The community psychologist then meets with the city council, suggesting the formation of a task force to find solutions for these problems. This might include increasing collaboration between the shelter and other agencies that provide assistance to homeless people in the area.
By combining the tools of multiple agencies, as well as including the homeless community in the discussion, the community psychologist works with the task force to expand the services of multiple social service agencies, providing more shelter and sleeping options.
Providing Leadership and Stimulating Change
Today more than ever communities are encountering challenges that require leadership. Community psychologists are in the perfect position to provide this leadership, bringing communities and services together.
If you're interested in a career helping others find a voice in a larger community setting, request information from psychology college.

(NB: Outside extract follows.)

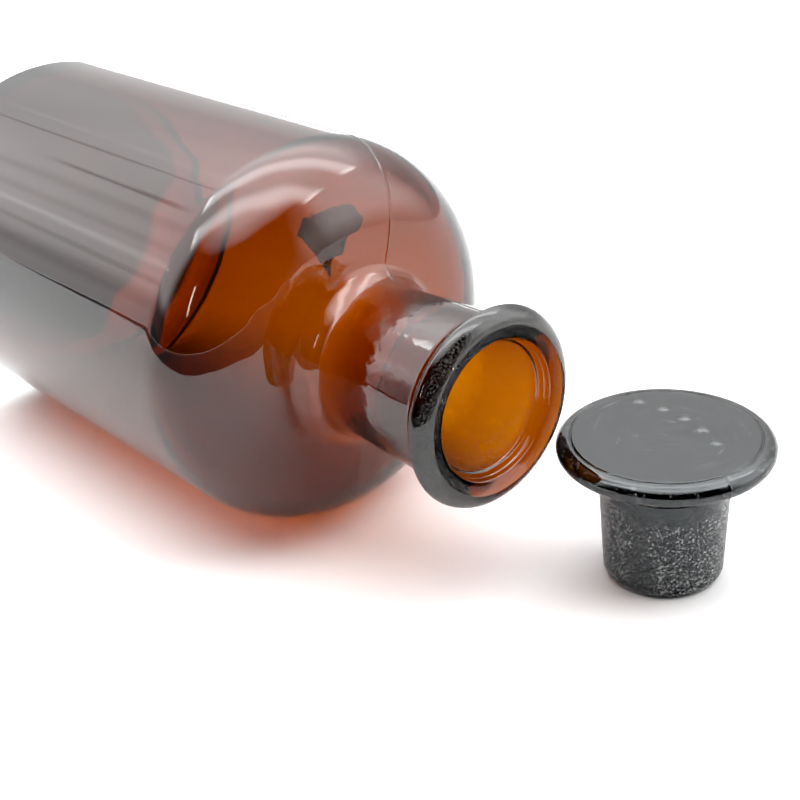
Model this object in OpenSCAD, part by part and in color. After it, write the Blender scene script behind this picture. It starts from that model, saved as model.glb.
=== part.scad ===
// Round narrow-mouth medicine bottle in amber glass, lying on its side,
// with its flat-headed ground stopper taken out and stood on the plug end
// beside the mouth. Millimetres. The bottle's axis runs along +X, from the
// base to the mouth; +Z is up; Z = 0 is the surface both pieces rest on.
// The origin is the middle of the whole group's footprint, on that surface.

/* [Bottle body] */
// Outside diameter of the body
body_diameter = 86; // [78:1:94]
// Length of the straight body, from the base to where the shoulder starts
body_length = 108; // [95:1:125]
// Glass thickness of the body wall
wall = 3.5; // [2.8:0.1:4]
// Glass thickness at the base ring
base_thickness = 5; // [4:0.1:6.5]
// Extra glass in the middle of the base
base_swell = 7.5; // [3:0.5:9]
// Radius of the inside corner between the wall and the base
inner_corner = 9; // [4:0.5:12]
// Radius of the heel, between the body and the base
heel_radius = 2.6; // [1.5:0.1:5]
// Width of the flat ring the bottle stands on
foot_ring_width = 5; // [3:0.5:8]
// How far the middle of the base is pushed up
push_up = 3; // [1.5:0.1:5]

/* [Shoulder and neck] */
// Length of the shoulder's curve along the bottle's axis
shoulder_length = 19; // [15:0.5:24]
// Fullness of the shoulder: 2 is an ellipse, more is squarer
shoulder_fullness = 2.1; // [1.8:0.05:2.8]
// Glass thickness where the shoulder meets the neck
shoulder_wall = 2.2; // [1.8:0.1:2.8]
// Outside diameter of the neck at its root
neck_diameter = 32.6; // [31.5:0.1:34]
// Outside diameter of the neck where it meets the lip
neck_top_diameter = 34.6; // [33.8:0.1:35.4]
// Radial size of the hollow curve between neck and shoulder
neck_fillet = 4.4; // [3:0.1:6]
// Length of that hollow curve along the neck
neck_fillet_length = 6.5; // [4:0.1:9]
// Height of the small step where the neck begins
neck_step = 0.1; // [0.05:0.05:0.3]
// How soon the neck widens: 1 is a straight taper, more is fuller
neck_fullness = 1.6; // [1:0.1:2]

/* [Lip and mouth] */
// Length of the bottle from its base to the crest of the lip
bottle_length = 166.5; // [161:0.1:174]
// Outside diameter of the lip
lip_diameter = 41.4; // [40.6:0.1:43]
// Thickness of the lip along the axis, at its root
lip_thickness = 7.4; // [6.9:0.1:8.8]
// How far the lip bulges forward of its widest line
lip_bulge = 2.9; // [2.4:0.1:3.2]
// Fullness of the bulge: 1 is a flat cone, 2 is a round
lip_fullness = 1.7; // [1.3:0.1:2]
// Diameter of the mouth's inner edge
mouth_diameter = 28.9; // [28.4:0.1:29.6]
// Depth of the ground taper below the lip's crest
ground_depth = 18; // [15:0.5:22]
// Diameter of the plain bore below the ground taper
bore_diameter = 25.4; // [25:0.1:26.4]

/* [Stopper] */
// Overall height of the stopper
stopper_height = 31.7; // [29:0.1:36]
// Diameter of the stopper's flat head
head_diameter = 43.9; // [42:0.1:46]
// Thickness of the head
head_thickness = 4.45; // [4:0.05:5.5]
// Diameter of the fine line that edges the flat top of the head
head_line_diameter = 37.9; // [34:0.1:39]
// Diameter of the plug at the lower end
plug_diameter = 24.5; // [24:0.1:25]
// Taper of the ground plug and neck: diameter per unit of length
ground_taper = 0.1; // [0.08:0.005:0.11]
// Radius of the plug's lower corner
plug_corner = 2.3; // [1:0.1:3]
// Height of the plain polished band between plug and head
plain_band = 4.6; // [3:0.1:6]
// Number of raised pips on the head
pip_count = 5; // [3:1:7]
// Diameter of each raised pip
pip_diameter = 2.8; // [2:0.1:3.2]

/* [Layout] */
// Distance of the stopper's axis from the bottle's base, along the bottle
stopper_x = 182.7; // [182.7:0.1:230]
// Sideways distance of the stopper's axis from the bottle's axis
stopper_y = 29.7; // [29.7:0.1:60]

/* [Hidden] */
$fn = 96;

R = body_diameter / 2;
neck_r = neck_diameter / 2;
neck_top_r = neck_top_diameter / 2;
lip_r = lip_diameter / 2;
head_r = head_diameter / 2;
shoulder_end = body_length + shoulder_length;

// footprint of the whole group, which sets the origin
x_end = stopper_x + head_r;
y_low = -R;
y_high = max(R, stopper_y + head_r);
origin_x = x_end / 2;
origin_y = (y_low + y_high) / 2;

function slope() = ground_taper / 2;

// part of an ellipse, as points from angle a0 to a1
function arc(cx, cy, rx, ry, a0, a1, n) =
    [for (i = [0:n]) let (a = a0 + (a1 - a0) * i / n)
        [cx + rx * cos(a), cy + ry * sin(a)]];

// a quarter bulge, fuller or flatter than an ellipse
function bulge(cx, cy, rx, ry, p, a0, a1, n) =
    [for (i = [0:n]) let (a = a0 + (a1 - a0) * i / n)
        [cx + rx * pow(abs(cos(a)), 2 / p), cy + ry * pow(abs(sin(a)), 2 / p)]];

// shoulder curve from the body (t = 0) to the neck (t = 1)
function shoulder_pt(r_out, r_in, z0, len, t) =
    let (a = 90 * (1 - t), k = 2 / shoulder_fullness)
    [r_in + (r_out - r_in) * pow(sin(a), k), z0 + len * pow(cos(a), k)];
function shoulder(r_out, r_in, z0, len, n) =
    [for (i = [0:n]) shoulder_pt(r_out, r_in, z0, len, i / n)];

// lip: a bead with a full front, a crest line, and a slope inward to the mouth
lip_edge = 0.55;
lip_widest = bottle_length - lip_bulge;
lip_back = bottle_length - lip_thickness;
crest_r = lip_r - 3.4;
mouth_r = mouth_diameter / 2;

// plug radius at a height above the plug's lower end
function plug_r(z) = plug_diameter / 2 + slope() * z;
plug_top = stopper_height - head_thickness;
// with the stopper home, the head's underside stands this far off the crest
home_gap = 2.2;
// neck taper radius at a depth below the crest, matching the plug
function seat_r(d) = plug_r(plug_top - home_gap - d) + 0.02;
ground_start = 3.2;

module bottle_profile() {
    wall_r = R - wall;
    inner_end = shoulder_end - shoulder_wall;
    bore_r = bore_diameter / 2;
    polygon(concat(
        // base: pushed-up middle, standing ring, heel
        [[0, push_up]],
        [for (i = [1:6]) let (t = i / 6, rr = (R - heel_radius - foot_ring_width) * t)
            [rr, push_up * pow(cos(90 * pow(t, 1.6)), 1)]],
        arc(R - heel_radius, heel_radius, heel_radius, heel_radius, -90, 0, 5),
        // body side and shoulder
        shoulder(R, neck_r + neck_fillet, body_length, shoulder_length, 18),
        // hollow curve into the neck
        arc(neck_r + neck_fillet, shoulder_end + neck_fillet_length,
            neck_fillet, neck_fillet_length, 255, 180, 6),
        // small step, then neck to lip, with a tight hollow corner
        [[neck_r + 0.02, shoulder_end + neck_fillet_length + 2.4],
         [neck_r + neck_step * 0.55, shoulder_end + neck_fillet_length + 2.8],
         [neck_r + neck_step, shoulder_end + neck_fillet_length + 3.3]],
        [for (i = [1:8]) let (t = i / 8, z0 = shoulder_end + neck_fillet_length + 3.3)
            [neck_r + neck_step + (neck_top_r - 0.05 - neck_r - neck_step) * (1 - pow(1 - t, neck_fullness)),
             z0 + (lip_back - 0.5 - z0) * t]],
        arc(neck_top_r + 0.75, lip_back - 0.1, 0.75, 0.75, 180, 136, 2),
        // back of the lip, full front, crest
        arc(lip_r - lip_edge, lip_widest, lip_edge, lip_edge, -44, -8, 3),
        bulge(crest_r, lip_widest, lip_r - crest_r, lip_bulge, lip_fullness, 0, 84, 10),
        arc(crest_r + 0.1, bottle_length - 0.75, 0.75, 0.75, 84, 103, 2),
        // slope inside the crest, mouth edge, ground taper
        arc(mouth_r + 0.5, bottle_length - 1.15, 0.5, 0.5, 103, 165, 4),
        [[mouth_r - 0.22, bottle_length - 1.75], [mouth_r - 0.35, bottle_length - 1.9],
         [seat_r(ground_start) + 0.3, bottle_length - ground_start + 0.2],
         [seat_r(ground_start), bottle_length - ground_start],
         [seat_r(ground_depth), bottle_length - ground_depth],
         [bore_r, bottle_length - ground_depth - 1]],
        // bore, inner shoulder, inner body
        arc(bore_r + 7, inner_end + 15, 7, 15, 180, 261, 8),
        [for (i = [14:-1:0])
            shoulder_pt(wall_r, bore_r + 7, body_length, inner_end - body_length, i / 14)],
        arc(wall_r - inner_corner, base_thickness + inner_corner, inner_corner, inner_corner, 0, -84, 8),
        // the base's inside, thickest in the middle
        [for (i = [9:-1:0]) let (t = i / 10)
            [(wall_r - inner_corner) * t, base_thickness + base_swell * (0.5 + 0.5 * cos(180 * t))]]
    ));
}

// one moulded piece of glass: base, body, shoulder, neck and lip
module bottle() {
    color([0.36, 0.16, 0.05, 0.6])
    translate([-origin_x, -origin_y, R]) rotate([0, 90, 0])
        rotate_extrude() bottle_profile();
}

module stopper_profile() {
    line_r = head_line_diameter / 2;
    side_z = plug_top + head_thickness * 0.5;
    polygon(concat(
        // hollow in the lower end, corner, ground taper
        [[0, 0.5], [4, 0.42], [7, 0.2], [plug_r(0) - plug_corner - 1, 0]],
        arc(plug_r(0) - plug_corner + 0.1, plug_corner, plug_corner, plug_corner, -90, 0, 5),
        [[plug_r(plug_top - plain_band), plug_top - plain_band],
         [plug_r(plug_top - plain_band) - 0.25, plug_top - plain_band + 0.4],
         [plug_r(plug_top - plain_band) - 0.25, plug_top - 0.9]],
        // small hollow curve under the head
        arc(plug_r(plug_top - plain_band) + 0.65, plug_top - 0.9, 0.9, 0.9, 160, 100, 2),
        // rolled edge of the head
        arc(head_r - 2.4, side_z, 2.4, side_z - plug_top, -90, 0, 6),
        arc(line_r + 0.3, side_z, head_r - line_r - 0.3, stopper_height - side_z, 12, 84, 6),
        // fine line, then the flat top
        [[line_r + 0.25, stopper_height - 0.03], [line_r, stopper_height - 0.25],
         [line_r - 0.25, stopper_height - 0.03], [0, stopper_height - 0.03]]
    ));
}

// raised pips in a bowed row on the flat top
module pips() {
    rise = 0.35;
    ball = (pow(pip_diameter / 2, 2) + rise * rise) / (2 * rise);
    intersection() {
        translate([-head_r, -head_r, stopper_height - 0.4]) cube([2 * head_r, 2 * head_r, 2]);
        for (i = [0:pip_count - 1]) {
            u = pip_count > 1 ? (i / (pip_count - 1) - 0.5) * 2 : 0;
            rotate([0, 0, -9]) translate([-3 + 11.5 * u, 5.6 + 2.2 * (1 - u * u), stopper_height - 0.03 + rise - ball])
                sphere(ball);
        }
    }
}

// one pressed piece of solid glass: flat head and ground taper plug
module stopper() {
    color([0.2, 0.1, 0.05, 0.8])
    translate([stopper_x - origin_x, stopper_y - origin_y, 0]) {
        rotate_extrude() stopper_profile();
        pips();
    }
}

bottle();
stopper();
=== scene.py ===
import math
import bpy
import numpy as np
from mathutils import Matrix, Vector


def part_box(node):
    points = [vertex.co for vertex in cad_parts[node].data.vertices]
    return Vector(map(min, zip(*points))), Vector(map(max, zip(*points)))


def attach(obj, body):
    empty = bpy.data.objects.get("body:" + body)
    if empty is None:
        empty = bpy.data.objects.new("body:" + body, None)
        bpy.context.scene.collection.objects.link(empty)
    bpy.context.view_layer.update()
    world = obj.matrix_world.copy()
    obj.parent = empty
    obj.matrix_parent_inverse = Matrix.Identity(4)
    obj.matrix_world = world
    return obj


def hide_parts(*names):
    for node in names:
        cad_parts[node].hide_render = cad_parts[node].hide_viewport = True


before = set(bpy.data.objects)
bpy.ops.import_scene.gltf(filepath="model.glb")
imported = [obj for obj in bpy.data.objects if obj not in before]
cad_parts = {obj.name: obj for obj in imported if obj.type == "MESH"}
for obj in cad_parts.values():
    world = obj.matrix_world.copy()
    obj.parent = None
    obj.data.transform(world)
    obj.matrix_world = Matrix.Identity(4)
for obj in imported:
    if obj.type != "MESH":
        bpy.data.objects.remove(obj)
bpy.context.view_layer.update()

scene = bpy.context.scene

# ---------------------------------------------------------------- sizes, millimetres
R = 43.0
BODY_LEN, SH_LEN, SH_FULL = 108.0, 19.0, 2.1
WALL, SH_WALL = 3.5, 2.2
BASE_T, SWELL, HEEL, FOOT, PUSH, IN_R = 5.0, 7.5, 2.6, 5.0, 3.0, 5.0
NECK_R, NECK_TOP_R = 16.3, 17.3
FIL_R, FIL_L, STEP, NECK_FULL = 4.4, 6.5, 0.1, 1.6
B_LEN, LIP_R, LIP_T, LIP_W = 166.5, 20.7, 7.4, 2.9
LIP_P, CREST_R, MOUTH_R, GRIND_D, GRIND_0, BORE_R = 1.7, 17.3, 14.45, 18.0, 3.2, 12.7
ST_H, HEAD_R, HEAD_T, LINE_R = 31.7, 21.95, 4.45, 18.95
PLUG_R, TAPER, PLUG_C, PLAIN = 12.25, 0.05, 2.3, 4.6
HOME_GAP = 2.2
ST_X, ST_Y = 182.7, 29.7
SH_END = BODY_LEN + SH_LEN
PLUG_TOP = ST_H - HEAD_T

lo_b, hi_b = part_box("bottle")
lo_s, hi_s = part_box("stopper")
# the bottle's base centre and the stopper's foot, in the row frame
AX = Vector((lo_b.x, (lo_b.y + hi_b.y) / 2, lo_b.z + R / 1000))
ST = Vector(((lo_s.x + hi_s.x) / 2, (lo_s.y + hi_s.y) / 2, lo_s.z))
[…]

Community Psychology and HIV/AIDS
Given their roles as leaders in the community, and their interest in prevention, community psychologists bring important and effective strategies when developing HIV/AIDS prevention programs.
According to the U.S. Centers for Disease Control and Prevention, at the end of 2008, there were over 1.17 million people living with an HIV infection in the United States. HIV is a virus transmitted mainly through unprotected sexual contact and through sharing contaminated needles.
Through time, HIV attacks the body's white blood cells, lowering them and increasing the risk of further illness. When a person's white blood cell count becomes very low, doctors diagnose them with AIDS.
Using their assessment and analytical skills, community psychologists develop programs and institute community-wide initiatives to promote safe sex practices, and spread awareness of HIV and AIDS.
In “Community Psychology and The HIV Epidemic: The Development of Helping Communities,” published in The Journal of Community Psychology, the author examines the community psychologist's role in communicating with people with HIV. The articles also discusses how psychologists effectively work with the community to implement successful prevention policies.
In the article, author Anthony R. D'Augelli notes that coordinated community planning is critical to AIDS prevention efforts. By integrating medical and human services, various support groups, and identifying leaders in the community, community psychologists can reduce the incidence of new HIV cases.
D'Augelli explains one of the HIV prevention programs he helped implement at a university. In the article, he writes that he helped form a committee that expanded the sex education program at the school to include more information about HIV.
With time and more cooperation between the university and other health care groups, the committee soon implemented several programs and provided increased information about HIV to students. This included an AIDS brochure, a sex-health telephone crisis hotline, and partnerships with gay student organizations, providing condoms and brochures about safe sex.
Soon other community professionals began to get involved in the program, taking the information and other aspects of the program off campus and into the community.
D'Augelli's account of the programs he developed shows that community psychologists are important leaders in the health care community. D'Augelli's initiative to create the HIV committee and implement multiple policies is just one example of how community psychologists help communities in need.